*** NOTE ***
By Michael Keegan
Hoi Dick Ng has an infectious enthusiasm and sense of humour about his research into alternative fuels.
“I have a good idea how to burn things,” he chuckles. “Now I want to learn how to store things.”
Ng, an assistant professor in the Department of Mechanical and Industrial Engineering, is one of two Concordia recipients of a 2008-09 Petro-Canada Young Innovator Award. The other is Andrew Ryder of the Department of Psychology (see Journal April 5 and Nov. 8, 2007).
The prize, which includes a $10 000 grant, is designed to encourage outstanding emerging faculty researchers whose work is innovative, has a positive impact on their academic environment and potentially on society as a whole.
Ng, who’ll turn 32 in June, wants to focus his career on the study of alternatives to fossil fuels and their commercialization for use in automobiles, an area he feels fits in well with Concordia’s commitment to sustainable development. His fuel of choice, thus far, has been hydrogen.
Ng received the award for his work on the design and analysis of novel materials for reversible hydrogen storage.
“The study of hydrogen as an alternative fuel is not new,” says Ng. “It began almost 30 years ago. The problem is that hydrogen is very light and highly flammable, and people have the general impression that it’s dangerous. The main challenge is to find a way to store it safely and efficiently so that it can be used in cars.”

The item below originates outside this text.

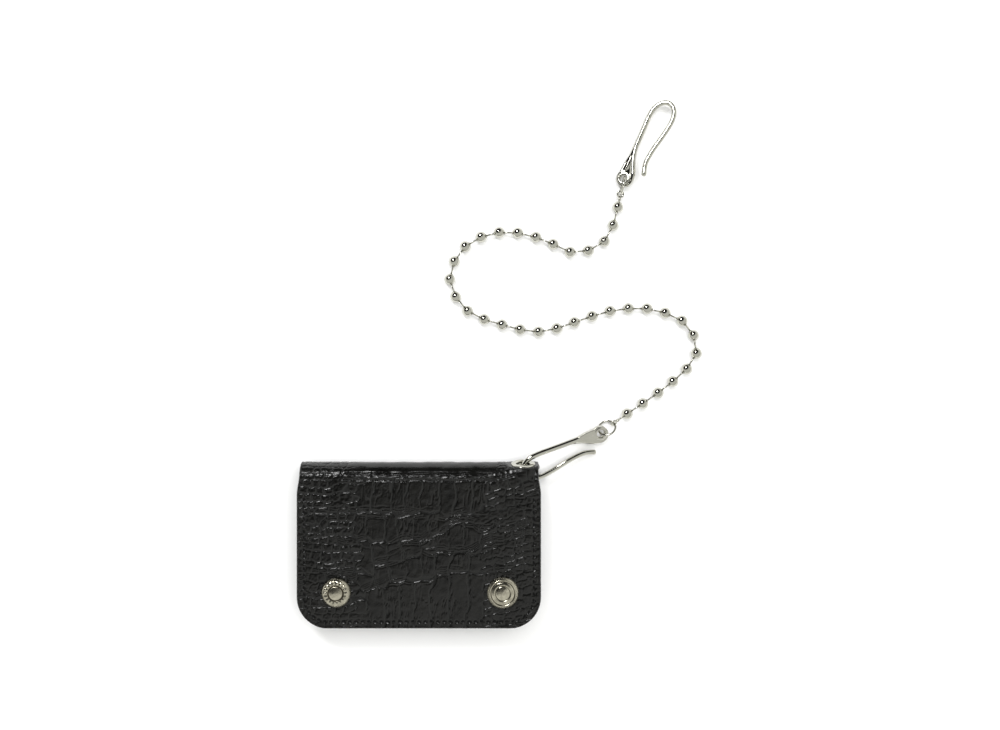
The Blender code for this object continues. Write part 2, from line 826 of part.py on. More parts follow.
def make_chain(centers):
    """The groups in order from the wallet's connector to the belt's."""
    groups = []
    first = 0
    for index, size in enumerate(GROUP_SIZES, start=1):
        beads = centers[first:first + size]
        before = centers[first - 1] if first else WALLET_EYELET
        last = first + size
        after = centers[last] if last < BEADS else BELT_EYELET
        groups.append(make_group(index, beads, before, after))
        first = last
    return groups


# ---------------------------------------------------------------- the assembly


def make_wallet():
    """Both leaves and what is sewn or riveted to them; the flap's pieces hang on its hinge."""
    hinge = joint_empty("flap_hinge", Vector((0, BEND_Y - GAP / 2, THICKNESS + 0.6 * MM)))
    make_leather_back()
    flap = [make_leather_front()]
    for name, (low, _, _) in LAYERS.items():
        layer = make_layer(name)
        if low > SOCKET_LOW:
            flap.append(layer)
    make_coin_front()
    make_zip_side("upper", 1)
    make_zip_side("lower", -1)
    make_zip_stop("left", -ZIP_HALF_LENGTH + MM)
    make_zip_stop("right", ZIP_HALF_LENGTH - MM)
    runner = joint_empty("slider_run", Vector((SLIDER_X, ZIP_Y, PANEL_LOW)))
    for piece in (make_slider(), make_pull()):
        hang(piece, runner)
    for side in SNAPS:
        cap, socket, _, _ = make_snap(side)
        flap += [cap, socket]
    for piece in flap:
        hang(piece, hinge)
    make_grommet()


def make_hooks_and_chain():
    centers = bead_centers()
    wallet_place = hook_frame(WALLET_EYE, WALLET_SHANK, -HOOK_TILT, 1)
    crossing = wallet_place @ (Vector((39.6, 2.4, 0)) * MM)
    wallet_hook = make_hook("wallet_hook", wallet_place, crossing)

    reach = WALLET_EYELET - WALLET_EYE
    wallet_ring = make_ring(
        "wallet_ring", WALLET_EYE + reach / 2, reach, WALLET_RING_LEAN, reach.length / 2, WALLET_EYE
    )
    side = Vector((reach.y, -reach.x, 0)).normalized()
    through = side * math.cos(WALLET_RING_LEAN) + Vector((0, 0, math.sin(WALLET_RING_LEAN)))
    wallet_connector = make_connector(
        "wallet_connector", WALLET_EYELET, centers[0], through, WALLET_EYELET
    )

    groups = make_chain(centers)
    belt_connector = make_connector(
        "belt_connector", BELT_EYELET, centers[-1], Vector((0, 0, 1)),
        wall_point(centers[-1], BELT_EYELET),
    )
    span = BELT_EYE - BELT_EYELET
    middle = BELT_EYELET + span / 2
    middle.z += math.sqrt(BELT_RING_RADIUS**2 - (span.length / 2) ** 2)
    belt_ring = make_ring(
        "belt_ring", middle, span, math.pi / 2, BELT_RING_RADIUS, BELT_EYELET
    )
    belt_place = hook_frame(BELT_EYE, BELT_SHANK, -HOOK_TILT, -1)
    belt_hook = make_hook("belt_hook", belt_place, BELT_EYE)

    line = [wallet_hook, wallet_ring, wallet_connector, *groups, belt_connector, belt_ring, belt_hook]
    for parent, child in zip(line, line[1:]):
        hang(child, parent)


make_wallet()
make_hooks_and_chain()
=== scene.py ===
"""The look of the chain wallet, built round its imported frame. Metres, in the frame's own axes."""

import math

import bmesh
import bpy
import numpy as np
from mathutils import Matrix, Vector


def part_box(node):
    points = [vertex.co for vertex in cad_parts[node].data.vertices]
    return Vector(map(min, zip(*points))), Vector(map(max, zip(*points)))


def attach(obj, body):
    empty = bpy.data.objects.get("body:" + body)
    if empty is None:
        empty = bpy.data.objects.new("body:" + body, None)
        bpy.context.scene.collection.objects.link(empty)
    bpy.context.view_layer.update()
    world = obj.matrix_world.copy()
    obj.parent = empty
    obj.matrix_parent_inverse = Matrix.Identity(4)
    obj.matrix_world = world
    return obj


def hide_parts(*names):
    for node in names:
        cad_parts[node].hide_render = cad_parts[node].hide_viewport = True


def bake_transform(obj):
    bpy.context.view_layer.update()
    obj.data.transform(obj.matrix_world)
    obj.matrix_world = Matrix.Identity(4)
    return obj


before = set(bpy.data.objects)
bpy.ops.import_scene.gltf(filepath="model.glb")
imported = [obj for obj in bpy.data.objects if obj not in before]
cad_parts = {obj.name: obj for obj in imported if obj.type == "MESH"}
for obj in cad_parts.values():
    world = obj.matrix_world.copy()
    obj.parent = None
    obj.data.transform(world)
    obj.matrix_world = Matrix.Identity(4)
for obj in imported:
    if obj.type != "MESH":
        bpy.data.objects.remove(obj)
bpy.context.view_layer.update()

MM = 0.001
STAGE_MIDDLE = Vector((0.0382, 0.0850, 0))
BACK = "back_leaf"
FLAP = "flap"

# Leather shell, in millimetres
HALF_LENGTH = 57.5
BOTTOM = -39.0
THICKNESS = 17.0
LEATHER = 1.8
CORNER = 14.7
FOLD_RADIUS = THICKNESS / 2
FOLD_Y = -BOTTOM - FOLD_RADIUS
FOLD_LENGTH = math.pi * FOLD_RADIUS
BACK_START = FOLD_Y + FOLD_LENGTH
BACK_END = BACK_START + FOLD_Y - BOTTOM
FOLD_TAPER = 1.1
STITCH_INSET = 3.4
STITCH_PITCH = 2.95
STITCH_TOP = 23.0
STITCH_DEPTH = 0.42
GRID_PITCH = 0.3
EDGE_ROUNDING = 0.55

# Snaps and grommet
SNAP_Y = -22.1
SNAPS = {"left": (-38.9, 7.0), "right": (39.5, 7.5)}
CAP_BASE = THICKNESS + 0.1
CAP_RISE = 2.5
CAP_STEPS = 128
GROMMET_X = 49.2
GROMMET_TILT = math.radians(15)
GROMMET_HOLE = 3.9
PAD_FACE = 7.6
PAD_RADIUS = 5.9
PAD_EDGE = 9.0

# Inner layers and zipper
SEAM_SINK = 0.12
COIL_PITCH = 1.25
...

Ng explains three ways this can be done. Cryogenics – lowering the temperature of hydrogen to the extreme point where it condenses into a liquid – is not very practical. High-pressure storage is practical, but more dangerous.
“Even without ignition,” says Ng, “if there were an explosion of the fuel tank, the pressure alone would be like having a bomb in your car.”
The third way is to use materials that can store and release hydrogen through absorption and de-absorption. This method is far safer, as hydrogen is less flammable within the absorbing material; and by adjusting the pressure and temperature of the storage environment, the uptake and release of hydrogen can be effectively controlled.
Historically, creating such materials has been mostly a matter of trial and error. Ng’s innovation is to use experimentation to establish the thermodynamic properties of candidate materials, create a database from which to identify the most promising ones, and then use computer models and further experimentation in a kind of feedback loop to design and refine the composition of new and better hydrogen-absorbing materials.
Ng has had a long and evolving relationship with hydrogen, each a crucial step in the lead-up to his current work.
Prior to doing his Ph D, Ng had studied the dangers related to the high-pressure storage of hydrogen. For his doctorate at McGill, Ng specialized in hydrogen combustion in its most violent form: detonation.
His post-doctoral work in 2005-06 took Ng to Princeton’s Combustion Laboratory where he focused on the study of hydrogen’s properties.
“That helped broaden my knowledge of how to burn things,” says Ng. “Until then I only knew how to blow things up.”
The following year, Ng went to the Department of Applied Mathematics and Theoretical Physics at Cambridge to learn how to use computer modelling to better understand the complex interaction between combustion and the flow of the very fluids – whether gases or liquids – consumed and produced in the chemical reaction.
“Simulating fire is not as easy as you think,” says Ng.
In 2007, Ng was drawn back to Montreal by Concordia’s “strong research groups in materials and thermo-fluids.”
Three months ago, Ng and his colleague Mamoun Medraj began designing and building the experimental apparatus that will enable them to test candidate materials and establish a database.
Ng’s next flirtation with hydrogen will involve a collaboration with three other researchers to generate hydrogen using solar energy.